Set exercise =>
Extract exactly the run of lines starting at the line that holds "0, 1), top_mark_shift)" and ending at the line that holds "imported = [obj", both included.
═══ Data shown ═══
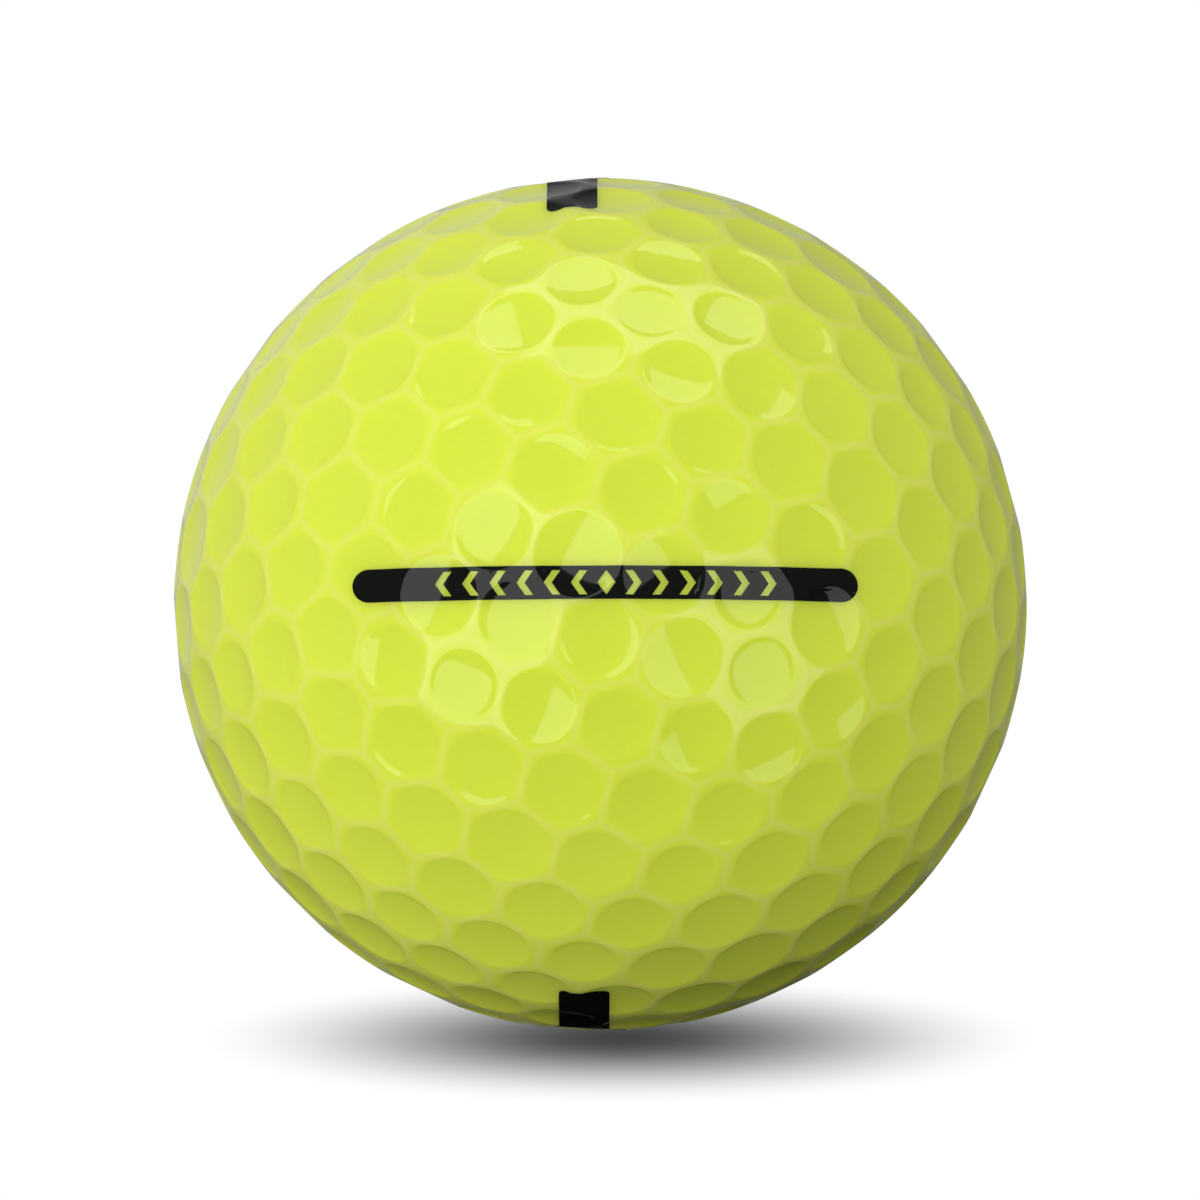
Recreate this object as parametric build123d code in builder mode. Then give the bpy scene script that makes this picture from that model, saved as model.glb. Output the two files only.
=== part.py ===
from build123d import *
from itertools import combinations
from math import acos, atan, cos, degrees, radians, sin, sqrt
import os

# A two-piece distance golf ball: a solid rubber core, a moulded dimpled cover,
# and pad-printed ink marks. Millimetres, +Z up, origin at the ball's centre,
# -Y towards the side that carries the alignment bar.

# ---- driving dimensions ----
ball_diameter = 42.67
cover_thickness = 1.9
dimple_depth = 0.25  # below the ball's full sphere, at the middle of a dimple
cutter_lip = 0.05  # how far a dimple cutter runs on past the rim that it leaves
cutter_height = 0.3  # how far a dimple cutter stands out of the ball

# The dimples sit on an icosahedron whose edges are divided into this many steps.
steps_per_edge = 6

# Rim diameter of each kind of dimple, by how its steps are shared out between
# the three corners of its triangle, the largest share first.
dimple_diameters = {
    (6, 0, 0): 3.6,
    (5, 1, 0): 3.6,
    (4, 2, 0): 3.6,
    (3, 3, 0): 3.7,
    (4, 1, 1): 3.9,
    (3, 2, 1): 3.95,
    (2, 2, 2): 4.3,
}

# How the dimple pattern lies in the ball, as turns about Z, the new X and the new Z.
pattern_turn = 9.9
pattern_tilt = 41.5
pattern_spin = -3.1

# Printed marks
ink_thickness = 0.03
bar_length = 24.7
bar_height = 1.63
bar_elevation = 8.95  # degrees above the horizon that the bar's middle faces
bar_azimuth = 0.8  # degrees to the right of straight ahead
chevron_count = 6  # on each side of the diamond in the middle
chevron_pitch = 1.32
chevron_height = 1.2
chevron_stroke = 0.4
chevron_reach = 0.42
diamond_width = 0.9

pole_lean = 7.6  # degrees that the axis through the two pole marks leans back
pole_mark_length = 17.2
pole_mark_width = 2.5
pole_mark_corner = 0.45
pole_mark_gap = 0.7  # from a bar to the number between the two bars
top_mark_shift = -1.4
bottom_mark_shift = -0.8
number_height = 4.2
number_stroke = 0.9
number_flag = 0.75

# ---- worked out ----
ball_radius = ball_diameter / 2
core_radius = ball_radius - cover_thickness


def on_sphere(latitude, longitude):
    lat = radians(latitude)
    lon = radians(longitude)
    return Vector(cos(lat) * cos(lon), cos(lat) * sin(lon), sin(lat))


def along_arc(start, end, share):
    """The point that lies a share of the way along the great circle between two points."""
    angle = acos(start.dot(end))
    return start * (sin((1 - share) * angle) / sin(angle)) + end * (sin(share * angle) / sin(angle))


def icosahedron_corners():
    ring_latitude = degrees(atan(0.5))
    corners = [on_sphere(90, 0), on_sphere(-90, 0)]
    for k in range(5):
        corners.append(on_sphere(ring_latitude, 72 * k))
        corners.append(on_sphere(-ring_latitude, 72 * k + 36))
    return corners


def seen_from_corner(corner, left, right, steps, left_steps, right_steps):
    """The lattice point some steps down from a corner, on the row between two edges."""
    share = steps / steps_per_edge
    row_start = along_arc(corner, left, share)
    row_end = along_arc(corner, right, share)
    return along_arc(row_start, row_end, right_steps / (left_steps + right_steps))


def dimple_directions():
    """Unit vectors to the dimples' middles, grouped by kind."""
    kinds = {kind: [] for kind in dimple_diameters}
    corners = icosahedron_corners()
    side = 1 / sqrt(5) - 0.01  # neighbouring corners have a dot product of 1/sqrt(5)
    kinds[(steps_per_edge, 0, 0)] = list(corners)
    for a, b in combinations(corners, 2):
        if a.dot(b) > side:
            for i in range(1, steps_per_edge):
                kind = tuple(sorted((i, steps_per_edge - i, 0), reverse=True))
                kinds[kind].append(along_arc(a, b, i / steps_per_edge))
    for a, b, c in combinations(corners, 3):
        if min(a.dot(b), b.dot(c), c.dot(a)) > side:
            for i in range(1, steps_per_edge - 1):
                for j in range(1, steps_per_edge - i):
                    k = steps_per_edge - i - j
                    # a row can be counted from any corner, so the three are averaged
                    middle = (
                        seen_from_corner(a, b, c, j + k, j, k)
                        + seen_from_corner(b, c, a, k + i, k, i)
                        + seen_from_corner(c, a, b, i + j, i, j)
                    )
                    kind = tuple(sorted((i, j, k), reverse=True))
                    kinds[kind].append(middle.normalized())
    return kinds


def turned(direction):
    """A direction of the pattern, as the pattern lies in the ball."""
    spun = direction.rotate(Axis.Z, pattern_spin)
    tilted = spun.rotate(Axis.X, pattern_tilt)
    return tilted.rotate(Axis.Z, pattern_turn)


def bowl_radius(rim_diameter):
    """Radius of the sphere that leaves a dimple of this rim diameter and the full depth."""
    half = rim_diameter / 2
    rim_drop = ball_radius - sqrt(ball_radius**2 - half**2)
    bowl_depth = dimple_depth - rim_drop
    return (half**2 + bowl_depth**2) / (2 * bowl_depth)


def dimple_cutter(rim_diameter, skin):
    """A lens that cuts one dimple, or the same dimple through a skin laid over the ball."""
    radius = bowl_radius(rim_diameter) - skin
    reach = rim_diameter / 2 + cutter_lip
    middle = bowl_radius(rim_diameter) - dimple_depth
    rim = middle - sqrt(radius**2 - reach**2)
    with BuildPart() as cutter:
        with BuildSketch(Plane.XZ):
            with BuildLine():
                RadiusArc((0, middle - radius), (reach, rim), -radius)
                Line((reach, rim), (reach, cutter_height))
                Line((reach, cutter_height), (0, cutter_height))
                Line((0, cutter_height), (0, middle - radius))
            make_face()
        revolve(axis=Axis.Z)
    return cutter.part


def dimpled_ball(skin):
    """The ball as one solid, grown all over by a skin's thickness."""
    with BuildPart() as ball:
        Sphere(ball_radius + skin)
        for kind, directions in dimple_directions().items():
            places = [turned(direction) for direction in directions]
            planes = [Plane(origin=place * ball_radius, z_dir=place) for place in places]
            with Locations(*planes):
                add(dimple_cutter(dimple_diameters[kind], skin), mode=Mode.SUBTRACT)
    return ball.part


bare_ball = dimpled_ball(0)
inked_ball = dimpled_ball(ink_thickness)

os.makedirs("parts", exist_ok=True)

# ---- core ----
with BuildPart() as core:
    Sphere(core_radius)
core.part.label = "core"
export_step(core.part, "parts/core.step")

# ---- cover: one moulded shell, bonded to the core all over ----
with BuildPart() as cover:
    add(bare_ball)
    Sphere(core_radius, mode=Mode.SUBTRACT)
cover.part.label = "cover"
export_step(cover.part, "parts/cover.step")

# ---- alignment bar: printed around the front, with a row of chevrons left open ----
bar_facing = on_sphere(bar_elevation, bar_azimuth - 90)
bar_plane = Plane(origin=(0, 0, 0), x_dir=Vector(0, 0, 1).cross(bar_facing), z_dir=bar_facing)
arm_start = -chevron_reach / 2
arm_end = chevron_reach / 2
half_stroke = chevron_stroke / 2
half_height = chevron_height / 2
chevron_points = [
    (arm_start - half_stroke, half_height),
    (arm_start + half_stroke, half_height),
    (arm_end + half_stroke, 0),
    (arm_start + half_stroke, -half_height),
    (arm_start - half_stroke, -half_height),
    (arm_end - half_stroke, 0),
]
diamond_points = [
    (-diamond_width / 2, 0),
    (0, -half_height),
    (diamond_width / 2, 0),
    (0, half_height),
]
with BuildPart() as alignment_bar:
    with BuildSketch(bar_plane):
        SlotOverall(bar_length, bar_height)
        Polygon(*diamond_points, align=None, mode=Mode.SUBTRACT)
        for i in range(1, chevron_count + 1):
            with Locations((i * chevron_pitch, 0)):
                Polygon(*chevron_points, align=None, mode=Mode.SUBTRACT)
            with Locations((-i * chevron_pitch, 0)):
                Polygon(*chevron_points, rotation=180, align=None, mode=Mode.SUBTRACT)
    extrude(amount=ball_diameter)
    add(inked_ball, mode=Mode.INTERSECT)
    add(bare_ball, mode=Mode.SUBTRACT)
alignment_bar.part.label = "alignment_bar"
export_step(alignment_bar.part, "parts/alignment_bar.step")

# ---- pole marks: two plain bars with the ball's number between them ----
number_width = number_stroke + 2 * number_flag
bar_run = (pole_mark_length - number_width - 2 * pole_mark_gap) / 2
bar_middle = (pole_mark_length - bar_run) / 2
half_number = number_height / 2


def pole_mark(name, up, shift):
    """A mark over one pole. Its bars run from front to back, and its number reads from the side."""
    facing = up.rotate(Axis.X, -pole_lean)
    plane = Plane(origin=(0, 0, 0), x_dir=facing.cross(Vector(1, 0, 0)), z_dir=facing)
    side = -shift  # at either pole, the plane's own Y runs towards -X
    with BuildPart() as mark:
        with BuildSketch(plane):
            with Locations((bar_middle, side), (-bar_middle, side)):
                RectangleRounded(bar_run, pole_mark_width, pole_mark_corner)
            with Locations((0, side)):
                Rectangle(number_stroke, number_height)
                with Locations((0, (number_stroke - number_height) / 2)):
                    Rectangle(number_width, number_stroke)
                Polygon(
                    (0, half_number),
                    (-number_stroke / 2 - number_flag, half_number - number_flag),
                    (-number_stroke / 2, half_number - number_flag - number_stroke),
                    align=None,
                )
        extrude(amount=ball_diameter)
        add(inked_ball, mode=Mode.INTERSECT)
        add(bare_ball, mode=Mode.SUBTRACT)
    mark.part.label = name
    export_step(mark.part, f"parts/{name}.step")


pole_mark("pole_mark_top", Vector(0, 0, 1), top_mark_shift)
pole_mark("pole_mark_bottom", Vector(0, 0, -1), bottom_mark_shift)
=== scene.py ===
from itertools import combinations
from math import atan, cos, degrees, pi, radians, sin, sqrt

import bmesh
import bpy
from mathutils import Matrix, Vector
from mathutils.kdtree import KDTree


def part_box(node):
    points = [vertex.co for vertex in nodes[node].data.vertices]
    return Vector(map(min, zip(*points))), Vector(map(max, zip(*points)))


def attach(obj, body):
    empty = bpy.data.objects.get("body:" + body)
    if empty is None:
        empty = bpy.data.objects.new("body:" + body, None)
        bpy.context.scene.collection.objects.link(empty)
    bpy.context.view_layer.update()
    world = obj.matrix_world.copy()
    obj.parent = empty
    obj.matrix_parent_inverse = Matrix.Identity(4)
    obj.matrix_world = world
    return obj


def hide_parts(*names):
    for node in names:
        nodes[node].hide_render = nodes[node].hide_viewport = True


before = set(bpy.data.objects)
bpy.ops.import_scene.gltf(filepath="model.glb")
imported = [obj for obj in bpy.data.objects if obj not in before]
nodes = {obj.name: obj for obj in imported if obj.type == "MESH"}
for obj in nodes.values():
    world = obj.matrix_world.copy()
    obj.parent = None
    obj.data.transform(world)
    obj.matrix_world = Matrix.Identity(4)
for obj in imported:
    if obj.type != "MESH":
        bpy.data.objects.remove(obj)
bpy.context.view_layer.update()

mm = 0.001


def widest(node):
    low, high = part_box(node)
    return max(high - low)


ballRadius = widest("cover") / 2
coreRadius = widest("core") / 2


def selectOnly(piece):
    bpy.ops.object.select_all(action="DESELECT")
    piece.select_set(True)
    bpy.context.view_layer.objects.active = piece


def onSphere(latitude, longitude):
    lat = radians(latitude)
    lon = radians(longitude)
    return Vector((cos(lat) * cos(lon), cos(lat) * sin(lon), sin(lat)))


# Dimple pattern: an icosahedron with every edge in six steps, so 362 dimples.
# A dimple's kind says how its steps are shared between the corners of its triangle.
pattern = {
    "steps": 6,
    "spin": radians(-3.1),
    "tilt": radians(41.5),
    "turn": radians(9.9),
    "diameters": {
        (6, 0, 0): 3.6 * mm,
        (5, 1, 0): 3.6 * mm,
        (4, 2, 0): 3.6 * mm,
        (3, 3, 0): 3.7 * mm,
        (4, 1, 1): 3.9 * mm,
        (3, 2, 1): 3.95 * mm,
        (2, 2, 2): 4.3 * mm,
    },
}


def icosahedronCorners():
    corners = [onSphere(90, 0), onSphere(-90, 0)]
    ringLatitude = degrees(atan(0.5))
    for k in range(5):
        corners.append(onSphere(ringLatitude, 72 * k))
        corners.append(onSphere(-ringLatitude, 72 * k + 36))
    return corners


# the point some steps down from a corner, on the row between its two edges
def seenFromCorner(corner, left, right, leftSteps, rightSteps):
    down = leftSteps + rightSteps
    rowStart = corner.slerp(left, down / pattern["steps"])
    rowEnd = corner.slerp(right, down / pattern["steps"])
    return rowStart.slerp(rowEnd, rightSteps / down)


def dimplePlaces():
    steps = pattern["steps"]
    corners = icosahedronCorners()
    side = 1 / sqrt(5) - 0.01  # neighbouring corners have a dot product of 1/sqrt(5)
    found = [(corner, (steps, 0, 0)) for corner in corners]
    for a, b in combinations(corners, 2):
        if a.dot(b) > side:
            found += [(a.slerp(b, i / steps), (steps - i, i, 0)) for i in range(1, steps)]
    for a, b, c in combinations(corners, 3):
        if min(a.dot(b), b.dot(c), c.dot(a)) > side:
            for i in range(1, steps - 1):
                for j in range(1, steps - i):
                    k = steps - i - j
                    middle = seenFromCorner(a, b, c, j, k)
                    middle += seenFromCorner(b, c, a, k, i)
                    middle += seenFromCorner(c, a, b, i, j)
                    found.append((middle.normalized(), (i, j, k)))
    lay = (
        Matrix.Rotation(pattern["turn"], 3, "Z")
        @ Matrix.Rotation(pattern["tilt"], 3, "X")
        @ Matrix.Rotation(pattern["spin"], 3, "Z")
    )
    sizes = pattern["diameters"]
    return [(lay @ place, sizes[tuple(sorted(kind, reverse=True))]) for place, kind in found]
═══
Output for this task =>
pole_mark("pole_mark_top", Vector(0, 0, 1), top_mark_shift)
pole_mark("pole_mark_bottom", Vector(0, 0, -1), bottom_mark_shift)
=== scene.py ===
from itertools import combinations
from math import atan, cos, degrees, pi, radians, sin, sqrt

import bmesh
import bpy
from mathutils import Matrix, Vector
from mathutils.kdtree import KDTree


def part_box(node):
    points = [vertex.co for vertex in nodes[node].data.vertices]
    return Vector(map(min, zip(*points))), Vector(map(max, zip(*points)))


def attach(obj, body):
    empty = bpy.data.objects.get("body:" + body)
    if empty is None:
        empty = bpy.data.objects.new("body:" + body, None)
        bpy.context.scene.collection.objects.link(empty)
    bpy.context.view_layer.update()
    world = obj.matrix_world.copy()
    obj.parent = empty
    obj.matrix_parent_inverse = Matrix.Identity(4)
    obj.matrix_world = world
    return obj


def hide_parts(*names):
    for node in names:
        nodes[node].hide_render = nodes[node].hide_viewport = True


before = set(bpy.data.objects)
bpy.ops.import_scene.gltf(filepath="model.glb")
imported = [obj for obj in bpy.data.objects if obj not in before]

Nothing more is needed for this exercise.